Does chaining always cost more than a single prompt?
In nearly every case, yes. Multiple calls bill more tokens, and chains frequently re-send shared context. The exception is rare: if chaining lets you use a much cheaper model for most links and reserve an expensive model for one, the blended cost can fall. But that requires deliberate model selection, not chaining by itself.
How do I know if my task needs error isolation?
Ask whether an early mistake corrupts everything after it. If extracting the wrong figure in step one silently ruins the final report, you need a checkpoint between extraction and the rest. If each part of the task is independent and a local error stays local, isolation matters less.
Can I start simple and add chaining later?
Yes, and you should. Begin with a single prompt, measure where it fails, and split only the failing stage into its own link. This keeps your system as simple as the problem allows and ensures every link earns its place. Avoiding premature decomposition is covered in 7 Common Mistakes with Prompt Chaining (and How to Avoid Them).

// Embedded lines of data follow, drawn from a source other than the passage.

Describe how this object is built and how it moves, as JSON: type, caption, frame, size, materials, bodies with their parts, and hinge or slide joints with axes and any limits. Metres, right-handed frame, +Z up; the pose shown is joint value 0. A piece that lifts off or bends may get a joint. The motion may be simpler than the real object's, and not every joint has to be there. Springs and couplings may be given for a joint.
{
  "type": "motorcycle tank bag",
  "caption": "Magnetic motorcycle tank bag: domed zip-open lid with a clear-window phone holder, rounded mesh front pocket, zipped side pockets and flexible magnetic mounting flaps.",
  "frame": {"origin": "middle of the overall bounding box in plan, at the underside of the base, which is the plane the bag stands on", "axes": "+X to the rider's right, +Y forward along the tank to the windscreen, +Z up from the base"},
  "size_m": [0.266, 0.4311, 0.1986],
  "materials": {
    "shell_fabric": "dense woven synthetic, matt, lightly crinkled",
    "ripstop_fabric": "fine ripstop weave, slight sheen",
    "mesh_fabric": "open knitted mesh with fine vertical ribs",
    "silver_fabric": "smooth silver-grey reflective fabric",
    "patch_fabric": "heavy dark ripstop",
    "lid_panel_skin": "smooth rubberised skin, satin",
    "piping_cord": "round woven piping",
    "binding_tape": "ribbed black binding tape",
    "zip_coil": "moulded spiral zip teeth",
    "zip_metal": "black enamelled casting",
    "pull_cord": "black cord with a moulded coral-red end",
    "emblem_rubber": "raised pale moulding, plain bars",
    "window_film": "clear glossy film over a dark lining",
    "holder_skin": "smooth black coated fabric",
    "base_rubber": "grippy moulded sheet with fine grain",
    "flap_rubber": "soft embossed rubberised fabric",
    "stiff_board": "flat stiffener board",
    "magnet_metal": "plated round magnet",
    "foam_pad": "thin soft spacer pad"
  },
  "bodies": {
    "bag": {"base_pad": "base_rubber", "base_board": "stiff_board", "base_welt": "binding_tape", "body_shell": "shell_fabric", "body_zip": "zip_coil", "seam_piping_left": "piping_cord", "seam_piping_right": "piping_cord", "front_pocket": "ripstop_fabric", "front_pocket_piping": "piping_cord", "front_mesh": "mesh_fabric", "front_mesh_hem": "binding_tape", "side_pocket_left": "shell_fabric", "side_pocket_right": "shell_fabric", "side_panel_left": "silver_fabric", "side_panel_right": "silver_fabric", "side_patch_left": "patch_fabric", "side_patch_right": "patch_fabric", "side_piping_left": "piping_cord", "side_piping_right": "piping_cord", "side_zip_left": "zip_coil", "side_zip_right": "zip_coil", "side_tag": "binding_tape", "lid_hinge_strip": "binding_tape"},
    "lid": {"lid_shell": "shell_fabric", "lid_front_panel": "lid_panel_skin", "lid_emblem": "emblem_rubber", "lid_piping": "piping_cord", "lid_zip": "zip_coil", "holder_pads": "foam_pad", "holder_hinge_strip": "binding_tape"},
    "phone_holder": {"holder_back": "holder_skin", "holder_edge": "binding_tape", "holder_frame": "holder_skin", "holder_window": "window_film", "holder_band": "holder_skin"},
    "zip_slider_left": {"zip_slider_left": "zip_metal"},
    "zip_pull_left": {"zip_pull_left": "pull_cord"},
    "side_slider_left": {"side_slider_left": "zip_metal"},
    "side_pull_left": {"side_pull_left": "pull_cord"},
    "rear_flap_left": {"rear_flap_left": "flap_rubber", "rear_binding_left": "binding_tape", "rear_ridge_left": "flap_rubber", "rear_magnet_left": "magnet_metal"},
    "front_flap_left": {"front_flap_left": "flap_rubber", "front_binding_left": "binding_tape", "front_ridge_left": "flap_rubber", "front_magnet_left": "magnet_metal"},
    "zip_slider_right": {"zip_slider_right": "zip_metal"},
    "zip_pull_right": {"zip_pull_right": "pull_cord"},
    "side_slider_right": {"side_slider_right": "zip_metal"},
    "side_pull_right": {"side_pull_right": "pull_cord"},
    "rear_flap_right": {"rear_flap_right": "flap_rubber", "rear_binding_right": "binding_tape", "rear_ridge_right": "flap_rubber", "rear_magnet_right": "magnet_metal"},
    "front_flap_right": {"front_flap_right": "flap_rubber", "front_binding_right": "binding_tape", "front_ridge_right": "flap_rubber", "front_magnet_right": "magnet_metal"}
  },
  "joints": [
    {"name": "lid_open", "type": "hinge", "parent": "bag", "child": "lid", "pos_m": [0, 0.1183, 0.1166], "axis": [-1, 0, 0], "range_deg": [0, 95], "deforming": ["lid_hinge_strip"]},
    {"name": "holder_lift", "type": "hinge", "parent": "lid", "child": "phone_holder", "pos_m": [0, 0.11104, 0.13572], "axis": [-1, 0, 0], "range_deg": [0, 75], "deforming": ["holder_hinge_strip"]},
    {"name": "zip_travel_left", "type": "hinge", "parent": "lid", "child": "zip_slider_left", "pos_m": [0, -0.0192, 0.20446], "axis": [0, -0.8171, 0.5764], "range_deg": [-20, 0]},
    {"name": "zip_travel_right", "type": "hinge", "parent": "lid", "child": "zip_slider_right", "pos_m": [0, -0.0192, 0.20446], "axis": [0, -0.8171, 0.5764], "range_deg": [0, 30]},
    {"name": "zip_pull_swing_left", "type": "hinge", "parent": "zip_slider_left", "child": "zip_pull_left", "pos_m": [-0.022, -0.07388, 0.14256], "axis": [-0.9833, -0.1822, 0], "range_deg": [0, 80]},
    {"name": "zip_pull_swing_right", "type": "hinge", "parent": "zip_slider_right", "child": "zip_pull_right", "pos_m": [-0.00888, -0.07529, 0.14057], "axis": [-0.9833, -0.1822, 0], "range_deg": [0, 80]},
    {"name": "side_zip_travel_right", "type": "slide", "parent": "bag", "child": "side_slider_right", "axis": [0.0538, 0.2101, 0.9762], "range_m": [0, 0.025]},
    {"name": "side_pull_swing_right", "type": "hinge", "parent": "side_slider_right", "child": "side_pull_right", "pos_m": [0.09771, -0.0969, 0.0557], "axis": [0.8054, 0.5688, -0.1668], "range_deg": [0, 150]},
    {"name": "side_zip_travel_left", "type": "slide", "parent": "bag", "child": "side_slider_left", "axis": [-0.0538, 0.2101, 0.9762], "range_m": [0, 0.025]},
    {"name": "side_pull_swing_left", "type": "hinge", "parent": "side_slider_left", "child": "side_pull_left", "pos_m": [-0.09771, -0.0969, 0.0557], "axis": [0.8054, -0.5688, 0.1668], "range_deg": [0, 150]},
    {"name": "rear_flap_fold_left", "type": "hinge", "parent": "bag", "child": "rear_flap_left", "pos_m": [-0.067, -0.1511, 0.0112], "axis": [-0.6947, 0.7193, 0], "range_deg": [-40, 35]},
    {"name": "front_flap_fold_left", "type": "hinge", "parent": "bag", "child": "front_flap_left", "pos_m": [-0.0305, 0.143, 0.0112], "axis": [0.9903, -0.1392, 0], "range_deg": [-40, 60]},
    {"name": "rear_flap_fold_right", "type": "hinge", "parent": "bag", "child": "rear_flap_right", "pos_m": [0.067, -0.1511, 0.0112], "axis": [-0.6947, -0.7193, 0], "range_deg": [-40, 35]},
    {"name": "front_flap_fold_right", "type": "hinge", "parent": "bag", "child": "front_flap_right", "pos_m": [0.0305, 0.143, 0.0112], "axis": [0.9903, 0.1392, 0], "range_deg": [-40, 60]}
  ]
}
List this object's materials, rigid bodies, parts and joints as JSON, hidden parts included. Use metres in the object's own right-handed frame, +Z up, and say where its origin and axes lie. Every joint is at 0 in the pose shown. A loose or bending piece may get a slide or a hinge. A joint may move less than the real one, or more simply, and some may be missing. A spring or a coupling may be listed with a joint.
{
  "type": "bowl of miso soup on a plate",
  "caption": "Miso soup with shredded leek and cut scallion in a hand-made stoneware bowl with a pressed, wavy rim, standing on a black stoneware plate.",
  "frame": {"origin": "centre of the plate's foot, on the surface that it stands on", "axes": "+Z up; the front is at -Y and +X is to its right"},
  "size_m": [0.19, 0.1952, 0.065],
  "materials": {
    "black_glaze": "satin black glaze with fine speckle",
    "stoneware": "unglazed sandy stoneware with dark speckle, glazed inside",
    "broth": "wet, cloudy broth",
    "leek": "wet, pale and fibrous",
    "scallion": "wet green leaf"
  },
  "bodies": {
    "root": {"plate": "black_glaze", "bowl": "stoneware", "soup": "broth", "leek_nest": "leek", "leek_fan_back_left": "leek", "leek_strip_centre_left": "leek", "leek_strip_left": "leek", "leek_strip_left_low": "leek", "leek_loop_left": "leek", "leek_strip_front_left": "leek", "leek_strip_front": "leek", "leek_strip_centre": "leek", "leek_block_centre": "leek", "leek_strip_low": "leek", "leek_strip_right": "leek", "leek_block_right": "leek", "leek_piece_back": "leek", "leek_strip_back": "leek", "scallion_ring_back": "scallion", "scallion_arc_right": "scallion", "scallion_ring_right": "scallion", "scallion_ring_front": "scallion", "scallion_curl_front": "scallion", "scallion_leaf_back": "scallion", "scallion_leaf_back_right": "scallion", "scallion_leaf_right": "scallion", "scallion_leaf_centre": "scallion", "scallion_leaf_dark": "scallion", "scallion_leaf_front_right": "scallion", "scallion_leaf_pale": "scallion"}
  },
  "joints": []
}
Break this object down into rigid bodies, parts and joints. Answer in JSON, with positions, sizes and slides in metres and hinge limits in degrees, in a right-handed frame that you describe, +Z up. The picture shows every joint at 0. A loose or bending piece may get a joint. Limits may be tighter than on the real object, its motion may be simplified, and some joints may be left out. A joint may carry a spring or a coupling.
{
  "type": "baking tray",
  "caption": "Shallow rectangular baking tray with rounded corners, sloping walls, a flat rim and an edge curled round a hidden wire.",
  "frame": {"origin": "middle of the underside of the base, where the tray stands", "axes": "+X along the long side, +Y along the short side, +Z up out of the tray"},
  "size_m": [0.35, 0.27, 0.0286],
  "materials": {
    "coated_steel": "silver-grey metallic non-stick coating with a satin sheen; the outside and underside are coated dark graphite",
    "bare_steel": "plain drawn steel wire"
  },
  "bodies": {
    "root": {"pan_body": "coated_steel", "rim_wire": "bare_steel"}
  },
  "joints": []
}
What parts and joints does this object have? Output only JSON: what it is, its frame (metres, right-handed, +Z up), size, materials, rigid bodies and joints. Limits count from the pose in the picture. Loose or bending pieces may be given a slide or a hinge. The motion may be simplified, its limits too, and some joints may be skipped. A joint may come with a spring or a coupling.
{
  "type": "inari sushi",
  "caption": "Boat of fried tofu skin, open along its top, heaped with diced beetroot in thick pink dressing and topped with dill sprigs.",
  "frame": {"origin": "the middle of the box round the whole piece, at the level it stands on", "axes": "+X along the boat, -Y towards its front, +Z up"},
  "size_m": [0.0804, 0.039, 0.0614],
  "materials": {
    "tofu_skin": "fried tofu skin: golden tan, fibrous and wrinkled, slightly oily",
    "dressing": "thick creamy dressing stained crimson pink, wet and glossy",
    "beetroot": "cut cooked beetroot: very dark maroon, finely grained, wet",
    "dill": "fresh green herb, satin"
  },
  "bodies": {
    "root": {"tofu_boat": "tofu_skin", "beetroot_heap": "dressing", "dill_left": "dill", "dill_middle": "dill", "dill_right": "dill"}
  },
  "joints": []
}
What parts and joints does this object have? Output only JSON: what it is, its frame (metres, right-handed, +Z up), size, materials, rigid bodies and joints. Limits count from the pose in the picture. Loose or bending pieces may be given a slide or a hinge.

Is structured reasoning inside one prompt the same as chaining?
No. Structured reasoning keeps the stages inside a single call, so you cannot validate or transform between them. Chaining exposes the intermediate results as real, inspectable outputs. Structured reasoning improves quality cheaply; chaining adds control at a cost.
Key Takeaways
- The choice between single prompts and chains is a trade-off, not an upgrade—reason about it deliberately.
- Reliability, error isolation, and observability favor chaining; latency, cost, and simplicity favor a single prompt.
- Try structured reasoning inside one prompt before splitting into multiple calls.
- Chain when steps have genuinely different jobs or when you need to inspect and gate the middle of the process.
- Do not chain to save money; chaining almost always costs more tokens, not fewer.
- Start with the simplest approach, measure where it fails, and add links only where they earn their keep.